Go through the entries below and write each one out exactly.
* Start Material *
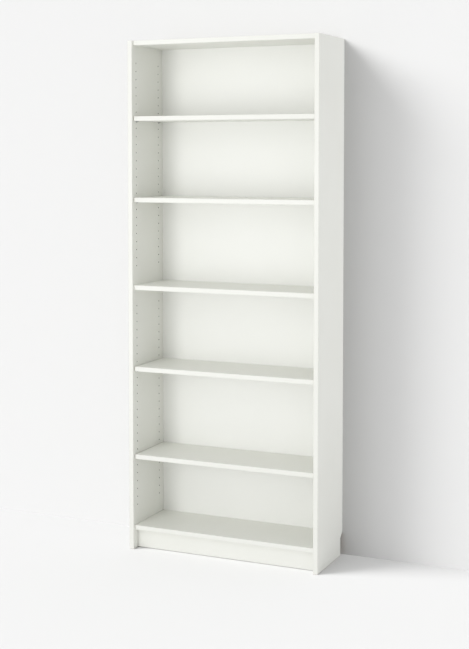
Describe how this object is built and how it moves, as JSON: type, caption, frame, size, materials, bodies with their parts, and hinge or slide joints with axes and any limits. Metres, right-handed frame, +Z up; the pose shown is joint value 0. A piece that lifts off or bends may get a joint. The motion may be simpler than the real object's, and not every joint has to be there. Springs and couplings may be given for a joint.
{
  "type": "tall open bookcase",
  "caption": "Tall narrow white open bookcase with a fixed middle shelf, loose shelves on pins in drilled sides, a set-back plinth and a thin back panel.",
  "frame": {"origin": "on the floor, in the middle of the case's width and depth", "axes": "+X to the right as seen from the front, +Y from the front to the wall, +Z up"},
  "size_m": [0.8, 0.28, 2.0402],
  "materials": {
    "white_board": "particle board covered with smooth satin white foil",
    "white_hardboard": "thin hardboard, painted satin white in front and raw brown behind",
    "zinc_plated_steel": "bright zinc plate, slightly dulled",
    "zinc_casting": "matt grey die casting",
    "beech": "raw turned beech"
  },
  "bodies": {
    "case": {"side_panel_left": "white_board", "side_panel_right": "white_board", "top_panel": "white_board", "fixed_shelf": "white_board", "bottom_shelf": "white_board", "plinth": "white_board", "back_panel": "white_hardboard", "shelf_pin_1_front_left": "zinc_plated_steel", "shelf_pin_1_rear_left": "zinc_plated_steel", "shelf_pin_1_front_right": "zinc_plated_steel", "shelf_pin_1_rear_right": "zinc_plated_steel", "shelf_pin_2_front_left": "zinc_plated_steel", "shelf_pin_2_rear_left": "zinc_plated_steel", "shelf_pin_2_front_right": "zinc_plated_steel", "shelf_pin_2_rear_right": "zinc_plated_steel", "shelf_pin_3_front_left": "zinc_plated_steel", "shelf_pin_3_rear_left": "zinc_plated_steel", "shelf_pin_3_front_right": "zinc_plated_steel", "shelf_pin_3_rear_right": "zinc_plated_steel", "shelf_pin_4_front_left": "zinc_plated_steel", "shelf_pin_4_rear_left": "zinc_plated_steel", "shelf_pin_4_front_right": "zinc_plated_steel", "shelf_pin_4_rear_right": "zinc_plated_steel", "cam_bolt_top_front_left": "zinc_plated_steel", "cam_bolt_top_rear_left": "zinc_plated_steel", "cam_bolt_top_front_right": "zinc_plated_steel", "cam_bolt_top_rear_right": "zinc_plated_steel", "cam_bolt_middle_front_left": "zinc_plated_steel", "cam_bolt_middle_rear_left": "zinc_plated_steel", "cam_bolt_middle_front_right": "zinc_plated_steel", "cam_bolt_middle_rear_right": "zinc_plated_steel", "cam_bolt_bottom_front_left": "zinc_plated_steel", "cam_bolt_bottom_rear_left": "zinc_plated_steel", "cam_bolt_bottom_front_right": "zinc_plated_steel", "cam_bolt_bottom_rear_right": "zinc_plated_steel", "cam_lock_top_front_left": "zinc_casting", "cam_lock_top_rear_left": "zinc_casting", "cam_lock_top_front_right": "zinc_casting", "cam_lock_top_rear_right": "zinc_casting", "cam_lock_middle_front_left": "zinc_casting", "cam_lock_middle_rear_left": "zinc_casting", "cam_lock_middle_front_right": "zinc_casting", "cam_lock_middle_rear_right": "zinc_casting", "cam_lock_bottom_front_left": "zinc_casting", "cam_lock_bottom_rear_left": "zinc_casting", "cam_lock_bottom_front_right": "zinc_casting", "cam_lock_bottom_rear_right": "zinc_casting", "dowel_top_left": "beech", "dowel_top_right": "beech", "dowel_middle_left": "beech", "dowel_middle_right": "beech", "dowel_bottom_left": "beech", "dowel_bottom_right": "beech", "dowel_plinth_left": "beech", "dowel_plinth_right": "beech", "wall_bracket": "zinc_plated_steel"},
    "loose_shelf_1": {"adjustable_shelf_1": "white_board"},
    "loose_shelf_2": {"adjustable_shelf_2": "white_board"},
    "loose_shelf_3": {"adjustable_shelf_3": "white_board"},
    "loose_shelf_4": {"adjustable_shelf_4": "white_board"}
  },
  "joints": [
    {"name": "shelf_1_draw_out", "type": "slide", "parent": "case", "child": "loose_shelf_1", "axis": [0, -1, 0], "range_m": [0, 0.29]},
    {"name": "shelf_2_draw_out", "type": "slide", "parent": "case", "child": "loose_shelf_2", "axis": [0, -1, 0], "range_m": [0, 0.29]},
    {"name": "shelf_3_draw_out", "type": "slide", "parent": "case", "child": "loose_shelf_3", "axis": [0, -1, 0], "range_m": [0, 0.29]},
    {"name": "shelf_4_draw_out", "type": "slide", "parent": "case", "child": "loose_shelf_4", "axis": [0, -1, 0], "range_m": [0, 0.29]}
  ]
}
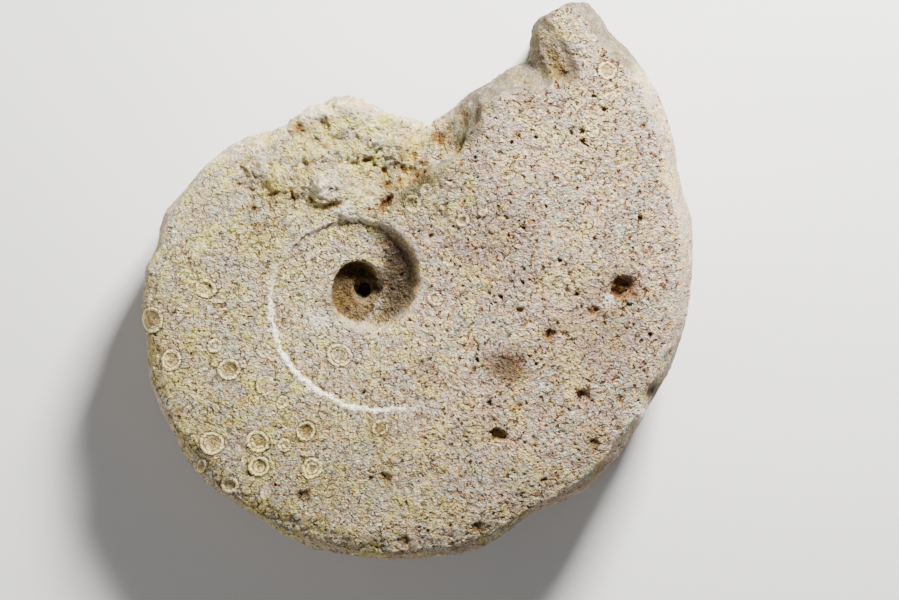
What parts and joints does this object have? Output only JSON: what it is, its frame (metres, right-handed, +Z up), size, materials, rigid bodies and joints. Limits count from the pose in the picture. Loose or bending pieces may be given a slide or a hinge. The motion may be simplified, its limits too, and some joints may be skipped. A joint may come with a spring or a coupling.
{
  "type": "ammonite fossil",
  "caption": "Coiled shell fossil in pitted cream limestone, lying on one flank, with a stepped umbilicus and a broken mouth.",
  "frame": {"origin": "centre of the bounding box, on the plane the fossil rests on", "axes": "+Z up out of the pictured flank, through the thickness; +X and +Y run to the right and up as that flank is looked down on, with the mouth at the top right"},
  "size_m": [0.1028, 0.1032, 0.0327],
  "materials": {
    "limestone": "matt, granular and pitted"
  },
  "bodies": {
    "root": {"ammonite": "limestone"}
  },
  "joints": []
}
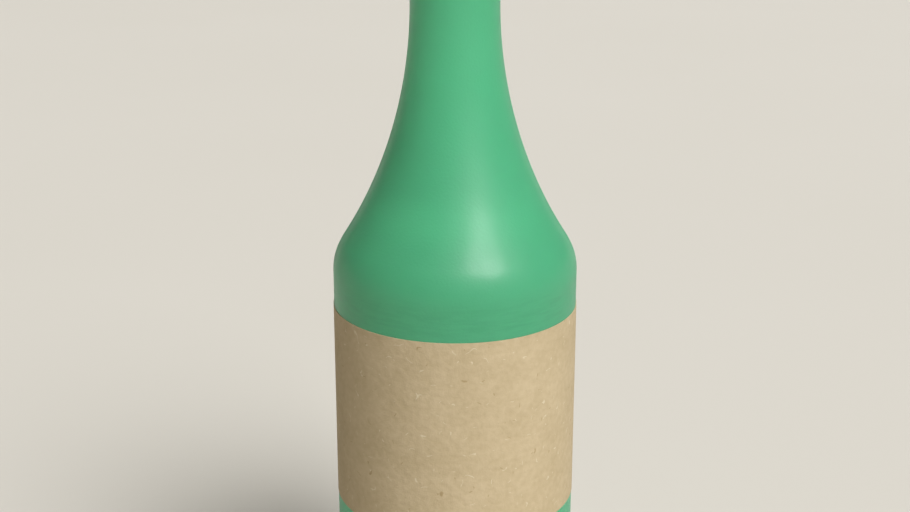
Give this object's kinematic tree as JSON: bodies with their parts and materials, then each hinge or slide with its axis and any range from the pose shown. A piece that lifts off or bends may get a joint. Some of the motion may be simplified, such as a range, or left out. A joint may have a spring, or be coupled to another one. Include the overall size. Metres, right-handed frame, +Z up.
* End Material *
Written response:
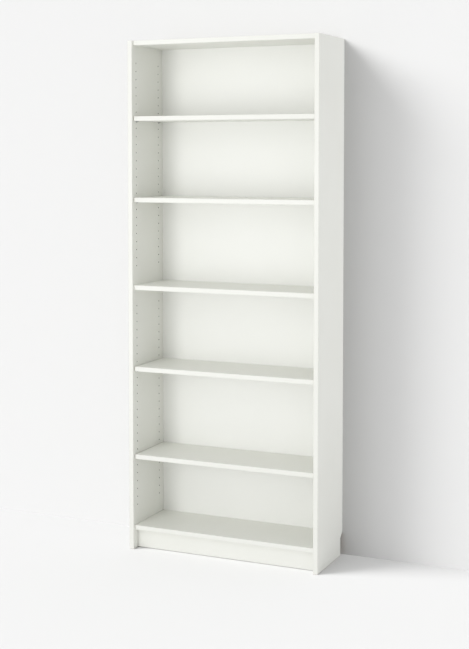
Describe how this object is built and how it moves, as JSON: type, caption, frame, size, materials, bodies with their parts, and hinge or slide joints with axes and any limits. Metres, right-handed frame, +Z up; the pose shown is joint value 0. A piece that lifts off or bends may get a joint. The motion may be simpler than the real object's, and not every joint has to be there. Springs and couplings may be given for a joint.
{
  "type": "tall open bookcase",
  "caption": "Tall narrow white open bookcase with a fixed middle shelf, loose shelves on pins in drilled sides, a set-back plinth and a thin back panel.",
  "frame": {"origin": "on the floor, in the middle of the case's width and depth", "axes": "+X to the right as seen from the front, +Y from the front to the wall, +Z up"},
  "size_m": [0.8, 0.28, 2.0402],
  "materials": {
    "white_board": "particle board covered with smooth satin white foil",
    "white_hardboard": "thin hardboard, painted satin white in front and raw brown behind",
    "zinc_plated_steel": "bright zinc plate, slightly dulled",
    "zinc_casting": "matt grey die casting",
    "beech": "raw turned beech"
  },
  "bodies": {
    "case": {"side_panel_left": "white_board", "side_panel_right": "white_board", "top_panel": "white_board", "fixed_shelf": "white_board", "bottom_shelf": "white_board", "plinth": "white_board", "back_panel": "white_hardboard", "shelf_pin_1_front_left": "zinc_plated_steel", "shelf_pin_1_rear_left": "zinc_plated_steel", "shelf_pin_1_front_right": "zinc_plated_steel", "shelf_pin_1_rear_right": "zinc_plated_steel", "shelf_pin_2_front_left": "zinc_plated_steel", "shelf_pin_2_rear_left": "zinc_plated_steel", "shelf_pin_2_front_right": "zinc_plated_steel", "shelf_pin_2_rear_right": "zinc_plated_steel", "shelf_pin_3_front_left": "zinc_plated_steel", "shelf_pin_3_rear_left": "zinc_plated_steel", "shelf_pin_3_front_right": "zinc_plated_steel", "shelf_pin_3_rear_right": "zinc_plated_steel", "shelf_pin_4_front_left": "zinc_plated_steel", "shelf_pin_4_rear_left": "zinc_plated_steel", "shelf_pin_4_front_right": "zinc_plated_steel", "shelf_pin_4_rear_right": "zinc_plated_steel", "cam_bolt_top_front_left": "zinc_plated_steel", "cam_bolt_top_rear_left": "zinc_plated_steel", "cam_bolt_top_front_right": "zinc_plated_steel", "cam_bolt_top_rear_right": "zinc_plated_steel", "cam_bolt_middle_front_left": "zinc_plated_steel", "cam_bolt_middle_rear_left": "zinc_plated_steel", "cam_bolt_middle_front_right": "zinc_plated_steel", "cam_bolt_middle_rear_right": "zinc_plated_steel", "cam_bolt_bottom_front_left": "zinc_plated_steel", "cam_bolt_bottom_rear_left": "zinc_plated_steel", "cam_bolt_bottom_front_right": "zinc_plated_steel", "cam_bolt_bottom_rear_right": "zinc_plated_steel", "cam_lock_top_front_left": "zinc_casting", "cam_lock_top_rear_left": "zinc_casting", "cam_lock_top_front_right": "zinc_casting", "cam_lock_top_rear_right": "zinc_casting", "cam_lock_middle_front_left": "zinc_casting", "cam_lock_middle_rear_left": "zinc_casting", "cam_lock_middle_front_right": "zinc_casting", "cam_lock_middle_rear_right": "zinc_casting", "cam_lock_bottom_front_left": "zinc_casting", "cam_lock_bottom_rear_left": "zinc_casting", "cam_lock_bottom_front_right": "zinc_casting", "cam_lock_bottom_rear_right": "zinc_casting", "dowel_top_left": "beech", "dowel_top_right": "beech", "dowel_middle_left": "beech", "dowel_middle_right": "beech", "dowel_bottom_left": "beech", "dowel_bottom_right": "beech", "dowel_plinth_left": "beech", "dowel_plinth_right": "beech", "wall_bracket": "zinc_plated_steel"},
    "loose_shelf_1": {"adjustable_shelf_1": "white_board"},
    "loose_shelf_2": {"adjustable_shelf_2": "white_board"},
    "loose_shelf_3": {"adjustable_shelf_3": "white_board"},
    "loose_shelf_4": {"adjustable_shelf_4": "white_board"}
  },
  "joints": [
    {"name": "shelf_1_draw_out", "type": "slide", "parent": "case", "child": "loose_shelf_1", "axis": [0, -1, 0], "range_m": [0, 0.29]},
    {"name": "shelf_2_draw_out", "type": "slide", "parent": "case", "child": "loose_shelf_2", "axis": [0, -1, 0], "range_m": [0, 0.29]},
    {"name": "shelf_3_draw_out", "type": "slide", "parent": "case", "child": "loose_shelf_3", "axis": [0, -1, 0], "range_m": [0, 0.29]},
    {"name": "shelf_4_draw_out", "type": "slide", "parent": "case", "child": "loose_shelf_4", "axis": [0, -1, 0], "range_m": [0, 0.29]}
  ]
}
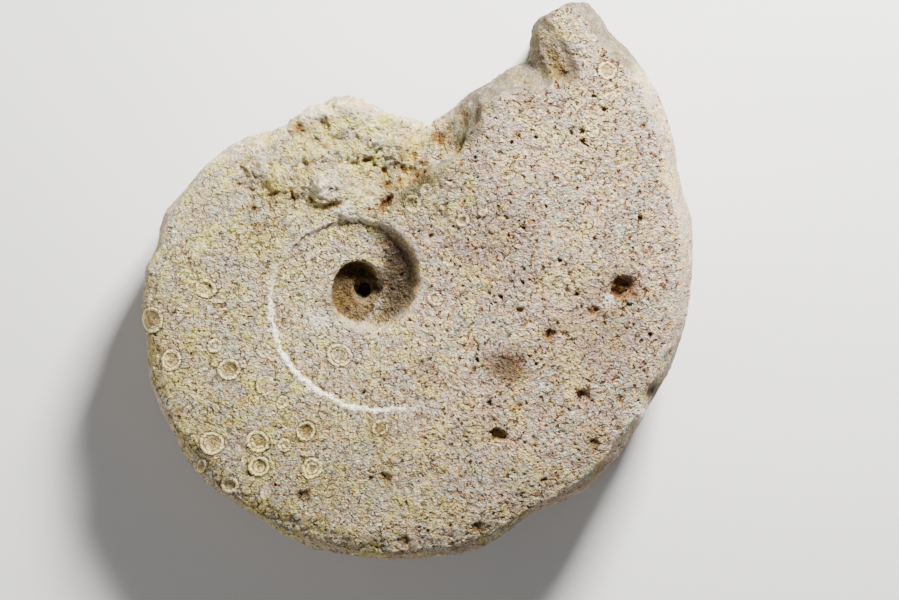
What parts and joints does this object have? Output only JSON: what it is, its frame (metres, right-handed, +Z up), size, materials, rigid bodies and joints. Limits count from the pose in the picture. Loose or bending pieces may be given a slide or a hinge. The motion may be simplified, its limits too, and some joints may be skipped. A joint may come with a spring or a coupling.
{
  "type": "ammonite fossil",
  "caption": "Coiled shell fossil in pitted cream limestone, lying on one flank, with a stepped umbilicus and a broken mouth.",
  "frame": {"origin": "centre of the bounding box, on the plane the fossil rests on", "axes": "+Z up out of the pictured flank, through the thickness; +X and +Y run to the right and up as that flank is looked down on, with the mouth at the top right"},
  "size_m": [0.1028, 0.1032, 0.0327],
  "materials": {
    "limestone": "matt, granular and pitted"
  },
  "bodies": {
    "root": {"ammonite": "limestone"}
  },
  "joints": []
}
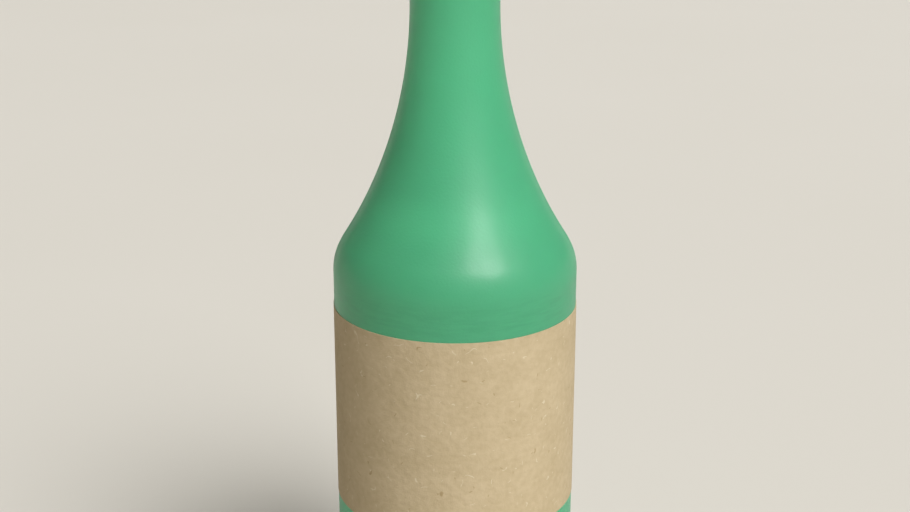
Give this object's kinematic tree as JSON: bodies with their parts and materials, then each hinge or slide with its axis and any range from the pose shown. A piece that lifts off or bends may get a joint. Some of the motion may be simplified, such as a range, or left out. A joint may have a spring, or be coupled to another one. Include the overall size. Metres, right-handed frame, +Z up.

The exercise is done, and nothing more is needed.